With his endorsement of Mitt Romney for President still in recent memory, Sen. Rand Paul published an op-ed in the National Review taking Romney to task for his foreign policy. The endorsement was a choice which caused many waves within the liberty movement, even after the Senator provided clarification in a Daily Paul radio interview (click here if you feel like reading, not listening). In this new op-ed, Paul charged Romney with being too similar to President Obama (and, by extension, former President George W. Bush) and harshly critiqued Romney’s indication that as President he would attack Iran with or without congressional approval. Paul wrote (emphasis added):
Where I don’t know if there is as much of a difference as I would like [between Romney and Obama] is foreign policy.
Let’s first be clear: President Obama was elected on a platform of ending wars, yet he has opposed every effort made by me and others in the Senate to do that. He opposed my resolution to end the Iraq War. He has refused my urgings to end the war in Afghanistan more quickly. He started another war in Libya, and this time went further into unconstitutional territory than previous presidents by not even seeking Congressional approval whatsoever.
I opposed him when he did that. Anyone who believes President Obama is less aggressive internationally than his predecessors is mistaken.

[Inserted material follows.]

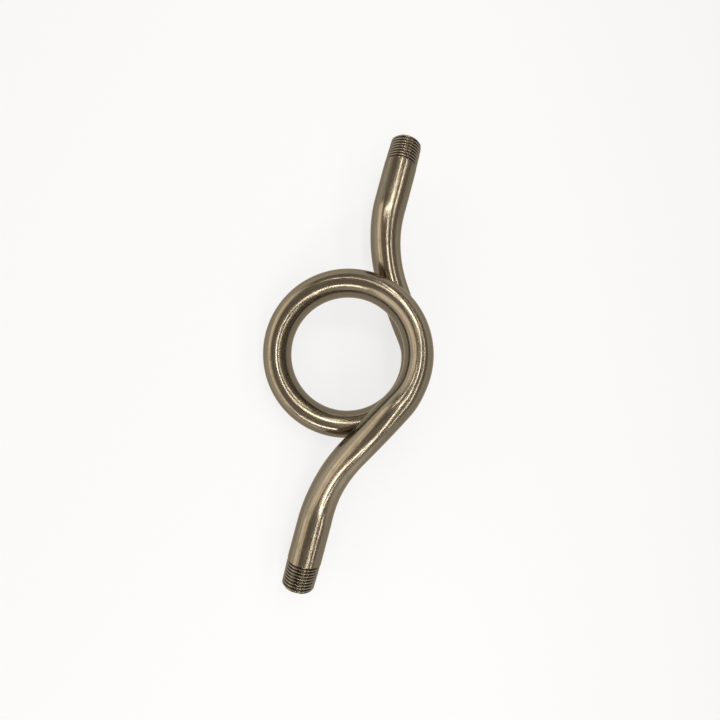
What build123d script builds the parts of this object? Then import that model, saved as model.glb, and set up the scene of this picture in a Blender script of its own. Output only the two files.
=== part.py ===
"""Pressure gauge siphon: one length of half-inch pipe, bent into a coil between two coaxial threaded legs.

The siphon is worked out in its own frame first, with the coil's axis along Z, the legs along Y and the middle
of the coil at the origin. The finished solid is then laid down as it comes to rest on a flat floor.
Lengths are in mm and angles in degrees.
"""
from build123d import *
from dataclasses import dataclass
from math import cos, degrees, radians, sin, sqrt, tan
import os

import numpy as np
from scipy.interpolate import PchipInterpolator
from scipy.spatial import ConvexHull

# Pipe
PIPE_DIAMETER = 21.3
PIPE_WALL = 2.8

# Coil
COIL_RADIUS = 44.7
COIL_PITCH = 28.5
ENTRY_ANGLE = 35.3
EXIT_ANGLE = 28.4

# Legs: the offset of each axis from the coil's middle, and the height of each tip above or below it
UPPER_OFFSET = 2.3
LOWER_OFFSET = 7.9
UPPER_REACH = 144.6
LOWER_REACH = 145.9
UPPER_BEND_RADIUS = 84.5
LOWER_BEND_RADIUS = 99.0

# Flattening: the pipe's width in the plane of the coil, as a share of its diameter
WIDTH_MID_BEND = 0.925
WIDTH_AT_COIL = 0.89
WIDTH_IN_COIL = 0.826
COIL_SETTLE_ANGLE = 18.0

# Thread blank: the stretch behind the taper stays cylindrical, and the thread itself is cut into both
THREAD_LENGTH = 16.0
THREAD_ROOT_LENGTH = 4.0
THREAD_DIAMETER = 20.8
THREAD_TAPER = 1 / 16
TIP_CHAMFER = 1.1
SHOULDER_CHAMFER = 0.15

# Build quality
STATION_SPACING = 8.0
COIL_ARCS = 6
SURFACE_STATIONS = 500
SURFACE_SPOKES = 72

PIPE_RADIUS = PIPE_DIAMETER / 2
BORE_RADIUS = PIPE_RADIUS - PIPE_WALL
COIL_TURNING = 360 + ENTRY_ANGLE + EXIT_ANGLE
ENTRY_DEPTH = -COIL_PITCH * COIL_TURNING / 720


def run_length(leg_offset, bend_radius, turn):
    """The straight stretch between a return bend and the point where the pipe joins the coil."""
    corner_to_coil = (COIL_RADIUS * cos(radians(turn)) - leg_offset) / sin(radians(turn))
    return corner_to_coil - bend_radius * tan(radians(turn / 2))


def bend_start_height(leg_offset, bend_radius, turn):
    """How far above or below the coil's middle a return bend leaves its leg."""
    corner_to_coil = (COIL_RADIUS * cos(radians(turn)) - leg_offset) / sin(radians(turn))
    corner_height = COIL_RADIUS * sin(radians(turn)) + corner_to_coil * cos(radians(turn))
    return corner_height + bend_radius * tan(radians(turn / 2))


UPPER_BEND_START = bend_start_height(UPPER_OFFSET, UPPER_BEND_RADIUS, ENTRY_ANGLE)
LOWER_BEND_START = bend_start_height(LOWER_OFFSET, LOWER_BEND_RADIUS, EXIT_ANGLE)

# The plan of the bent pipe from the upper leg to the lower one: (length, turn to the left over that length)
PLAN = [
    (UPPER_BEND_RADIUS * radians(ENTRY_ANGLE), ENTRY_ANGLE),
    (run_length(UPPER_OFFSET, UPPER_BEND_RADIUS, ENTRY_ANGLE), 0.0),
    (COIL_RADIUS * radians(COIL_TURNING), -COIL_TURNING),
    (run_length(LOWER_OFFSET, LOWER_BEND_RADIUS, EXIT_ANGLE), 0.0),
    (LOWER_BEND_RADIUS * radians(EXIT_ANGLE), EXIT_ANGLE),
]
MARKS = np.cumsum([0.0] + [length for length, _ in PLAN])


@dataclass
class Station:
    """One point of the pipe's centreline with the direction of travel and the flattened section there."""

    point: Vector
    along: Vector
    depth_axis: Vector
    half_width: float
    half_depth: float


def plan_at(distance):
    """The plan position and heading (degrees) at a distance along the bent pipe."""
    x, y, heading = UPPER_OFFSET, UPPER_BEND_START, -90.0
    for length, turn in PLAN:
        step = min(distance, length)
        share = step / length
        if turn == 0:
            x += step * cos(radians(heading))
            y += step * sin(radians(heading))
        else:
            radius = length / radians(turn)
            after = heading + turn * share
            x += radius * (sin(radians(after)) - sin(radians(heading)))
            y -= radius * (cos(radians(after)) - cos(radians(heading)))
            heading = after
        distance -= step
        if distance <= 0:
            break
    return x, y, heading


def depth_at(distance):
    """The centreline's Z and its slope: level on the legs, a steady rise round the coil, an S between them."""
    climb = COIL_PITCH / (2 * np.pi * COIL_RADIUS)
    if MARKS[2] <= distance <= MARKS[3]:
        return ENTRY_DEPTH + climb * (distance - MARKS[2]), climb
    upper = distance < MARKS[2]
    span = MARKS[2] if upper else MARKS[5] - MARKS[3]
    t = distance / span if upper else (MARKS[5] - distance) / span
    level = ENTRY_DEPTH * (3 * t**2 - 2 * t**3) + climb * span * (t**3 - t**2)
    slope = (ENTRY_DEPTH * 6 * (t - t**2) + climb * span * (3 * t**2 - 2 * t)) / span
    return (level, slope) if upper else (-level, slope)


def width_share():
    """The flattening as a smooth function of the distance along the bent pipe."""
    settle = COIL_RADIUS * radians(COIL_SETTLE_ANGLE)
    places = [0, MARKS[1] / 2, MARKS[2], MARKS[2] + settle]
    places += [MARKS[3] - settle, MARKS[3], (MARKS[4] + MARKS[5]) / 2, MARKS[5]]
    shares = [1.0, WIDTH_MID_BEND, WIDTH_AT_COIL, WIDTH_IN_COIL]
    return PchipInterpolator(places, shares + shares[::-1])


WIDTH_SHARE = width_share()


def station(distance):
    """The centreline and section at a distance along the bent pipe; the wall keeps its outline's length."""
    x, y, heading = plan_at(distance)
    z, slope = depth_at(distance)
    along = Vector(cos(radians(heading)), sin(radians(heading)), slope).normalized()
    depth_axis = (Vector(0, 0, 1) - along * along.Z).normalized()
    share = min(1.0, float(WIDTH_SHARE(distance)))
    half_depth = PIPE_RADIUS * sqrt(2 - share**2)
    return Station(Vector(x, y, z), along, depth_axis, PIPE_RADIUS * share, half_depth)


def stretch(inset, start, end):
    """The solid of one piece of the bent pipe, its section drawn in by the inset all round."""
    sections = []
    for distance in np.linspace(start, end, max(5, round((end - start) / STATION_SPACING)) + 1):
        s = station(float(distance))
        plane = Plane(origin=s.point, x_dir=s.depth_axis, z_dir=s.along)
        sections.append(plane * Ellipse(s.half_depth - inset, s.half_width - inset))
    return loft(sections)


def bent_stretch(inset):
    """The solid between the two legs: the bends and runs, with the coil as a chain of shorter arcs."""
    joints = list(MARKS[:2]) + list(np.linspace(MARKS[2], MARKS[3], COIL_ARCS + 1)) + list(MARKS[4:])
    pieces = [stretch(inset, start, end) for start, end in zip(joints, joints[1:])]
    return Part() + pieces


def leg_profile():
    """The leg's outline as (radius, distance back from the tip), from the tip to the end of the shoulder."""
    root = THREAD_DIAMETER / 2
    tip = root - (THREAD_LENGTH - THREAD_ROOT_LENGTH) * THREAD_TAPER / 2
    return [
        (tip - TIP_CHAMFER, 0.0),
        (tip, TIP_CHAMFER),
        (root, THREAD_LENGTH - THREAD_ROOT_LENGTH),
        (root, THREAD_LENGTH),
        (PIPE_RADIUS - SHOULDER_CHAMFER, THREAD_LENGTH),
        (PIPE_RADIUS, THREAD_LENGTH + SHOULDER_CHAMFER),
    ]


def leg(offset, reach, bend_start, side):
    """One straight leg with its thread blank; side is +1 for the upper leg and -1 for the lower one."""
    outline = [(r, side * (reach - back)) for r, back in leg_profile()]
    outline = [(0.0, side * reach)] + outline + [(PIPE_RADIUS, side * bend_start), (0.0, side * bend_start)]
    face = make_face(Polyline(outline, close=True))
    return Pos(offset, 0, 0) * revolve(face, Axis.Y)


def bore(offset, reach, bend_start, side):
    """The straight length of bore inside one leg."""
    length = reach - bend_start
    along_y = Plane(origin=(offset, side * bend_start, 0), x_dir=(0, 0, 1), z_dir=(0, side, 0))
    return extrude(along_y * Circle(BORE_RADIUS), length)


def siphon():
    """The whole siphon in its own frame: one bent tube."""
    upper = (UPPER_OFFSET, UPPER_REACH, UPPER_BEND_START, 1)
    lower = (LOWER_OFFSET, LOWER_REACH, LOWER_BEND_START, -1)
    body = bent_stretch(0.0) + leg(*upper) + leg(*lower)
    return body - bent_stretch(PIPE_WALL) - bore(*upper) - bore(*lower)


def ring_points(centre, first, second, half_first, half_second):
    """Points round one section of the pipe's outside."""
    spokes = np.linspace(0, 2 * np.pi, SURFACE_SPOKES, endpoint=False)
    across = np.outer(np.cos(spokes) * half_first, tuple(first))
    return np.array(tuple(centre)) + across + np.outer(np.sin(spokes) * half_second, tuple(second))


def outside_points():
    """Points over the whole outside of the siphon, in its own frame."""
    rings = []
    for distance in np.linspace(0, MARKS[5], SURFACE_STATIONS):
        s = station(float(distance))
        width_axis = s.along.cross(s.depth_axis)
        rings.append(ring_points(s.point, s.depth_axis, width_axis, s.half_depth, s.half_width))
    for offset, reach, side in ((UPPER_OFFSET, UPPER_REACH, 1), (LOWER_OFFSET, LOWER_REACH, -1)):
        for r, back in leg_profile():
            centre = Vector(offset, side * (reach - back), 0)
            rings.append(ring_points(centre, Vector(0, 0, 1), Vector(1, 0, 0), r, r))
    return np.vstack(rings)


def resting_normal(points, balance):
    """The outward normal of the hull face the siphon rests on, of those nearest to straight down."""
    hull = ConvexHull(points)
    best = None
    for corners, plane in zip(hull.simplices, hull.equations):
        normal = plane[:3]
        foot = balance - (plane[:3] @ balance + plane[3]) * normal
        a, b, c = points[corners]
        sides = [np.cross(b - a, foot - a) @ normal, np.cross(c - b, foot - b) @ normal]
        sides.append(np.cross(a - c, foot - c) @ normal)
        held = all(s >= 0 for s in sides) or all(s <= 0 for s in sides)
        if held and (best is None or normal[2] < best[2]):
            best = normal
    return best


def laid_down(solid):
    """The siphon turned onto the face it rests on, with the floor at Z=0 under the middle of its box."""
    points = outside_points()
    normal = resting_normal(points, np.array(tuple(solid.center(CenterOf.MASS))))
    tip_axis = Vector(*normal).cross(Vector(0, 0, -1))
    angle = degrees(np.arccos(-normal[2]))
    turned = solid.rotate(Axis((0, 0, 0), tip_axis), angle)
    axis = np.array(tuple(tip_axis.normalized()))
    c, s = cos(radians(angle)), sin(radians(angle))
    moved = points * c + np.cross(axis, points) * s + np.outer(points @ axis, axis) * (1 - c)
    low, high = moved.min(axis=0), moved.max(axis=0)
    middle = (low + high) / 2
    print("tip axis", tuple(axis), "angle", angle, "shift", (-middle[0], -middle[1], -low[2]))
    print("box", tuple(high - low))
    return Pos(-middle[0], -middle[1], -low[2]) * turned


def main():
    """Build the siphon, lay it down and write it out."""
    os.makedirs("parts", exist_ok=True)
    tube = laid_down(siphon())
    solids = tube.solids()
    print("solids", len(solids), "volume", tube.volume, "valid", tube.is_valid)
    export_step(solids[0], "parts/siphon_tube.step")


if __name__ == "__main__":
    main()
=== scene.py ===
"""Looks of the pressure gauge siphon: one bent steel pipe, coiled once, with a thread cut on each leg."""
import logging
from dataclasses import dataclass, field
from enum import Enum

import bpy
import numpy as np
from mathutils import Matrix, Vector

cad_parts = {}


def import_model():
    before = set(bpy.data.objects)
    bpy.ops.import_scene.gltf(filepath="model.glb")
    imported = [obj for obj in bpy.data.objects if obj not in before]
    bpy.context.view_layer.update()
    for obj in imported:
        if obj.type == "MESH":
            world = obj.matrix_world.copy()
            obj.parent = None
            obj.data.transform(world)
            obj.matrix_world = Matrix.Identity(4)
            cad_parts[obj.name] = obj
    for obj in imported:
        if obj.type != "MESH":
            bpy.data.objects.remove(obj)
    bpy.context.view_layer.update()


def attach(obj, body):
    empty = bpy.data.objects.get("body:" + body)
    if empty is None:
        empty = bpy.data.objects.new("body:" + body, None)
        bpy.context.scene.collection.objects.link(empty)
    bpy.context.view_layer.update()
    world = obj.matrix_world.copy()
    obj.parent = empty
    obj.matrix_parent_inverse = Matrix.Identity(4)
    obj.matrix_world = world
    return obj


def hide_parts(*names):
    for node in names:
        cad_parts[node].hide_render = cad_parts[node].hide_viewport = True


LOG = logging.getLogger("siphon")
MM = 0.001


class Layer(Enum):
    """Names of the point attributes that the pipe's surface carries for its finish.

    PLACE is the distance along the pipe and the place in its section (mm). FORM is the share of coil, the
    sine of the angle round and whether it is the bore. CUT is the thread's groove and where the thread is.
    """

    PLACE = "pipe_place"
    FORM = "pipe_form"
    CUT = "pipe_cut"


def smooth(values: np.ndarray) -> np.ndarray:
    """Smooth step from 0 to 1: 3t^2 - 2t^3, with t held between 0 and 1."""
    t = np.clip(values, 0.0, 1.0)
    return t * t * (3.0 - 2.0 * t)


def eased(at: np.ndarray, places: np.ndarray, values: np.ndarray) -> np.ndarray:
    """Cubic curve through falling values that never overshoots, level outside them.

    Inside, the slope at a value is a weighted harmonic mean of the slopes beside it. The near end takes the
    first gap's slope, and the far end is level.

    Args:
        at: where to read the curve.
        places: rising places of the values.
        values: the values.
    Returns:
        The curve at each place asked for.
    """
    gaps = np.diff(places)
    secants = np.diff(values) / gaps
    first, second = 2 * gaps[1:] + gaps[:-1], gaps[1:] + 2 * gaps[:-1]
    inner = (first + second) / (first / secants[:-1] + second / secants[1:])
    slopes = np.concatenate([[secants[0]], inner, [0.0]])
    x = np.clip(at, places[0], places[-1])
    k = np.clip(np.searchsorted(places, x, side="right") - 1, 0, len(gaps) - 1)
    t = (x - places[k]) / gaps[k]
    start = values[k] * (1 + 2 * t) * (1 - t) ** 2 + slopes[k] * gaps[k] * t * (1 - t) ** 2
    return start + values[k + 1] * t**2 * (3 - 2 * t) - slopes[k + 1] * gaps[k] * t**2 * (1 - t)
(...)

I do not yet know if I will find a Romney presidency more acceptable on foreign policy. But I do know that I must oppose the most recent statements made by Mitt Romney in which he says he, as president, could take us to war unilaterally with Iran, without any approval from Congress. His exact words were:
I can assure you if I’m president, the Iranians will have no question but that I will be willing to take military action if necessary to prevent them from becoming a nuclear threat to the world. I don’t believe at this stage, therefore, if I’m president that we need to have a war powers approval or special authorization for military force. The president has that capacity now.
This is a misreading of the role of the president and Congress in declaring war. […] I will hold accountable and oppose any actions from any president, Republican or Democrat, if he declares war without congressional consent.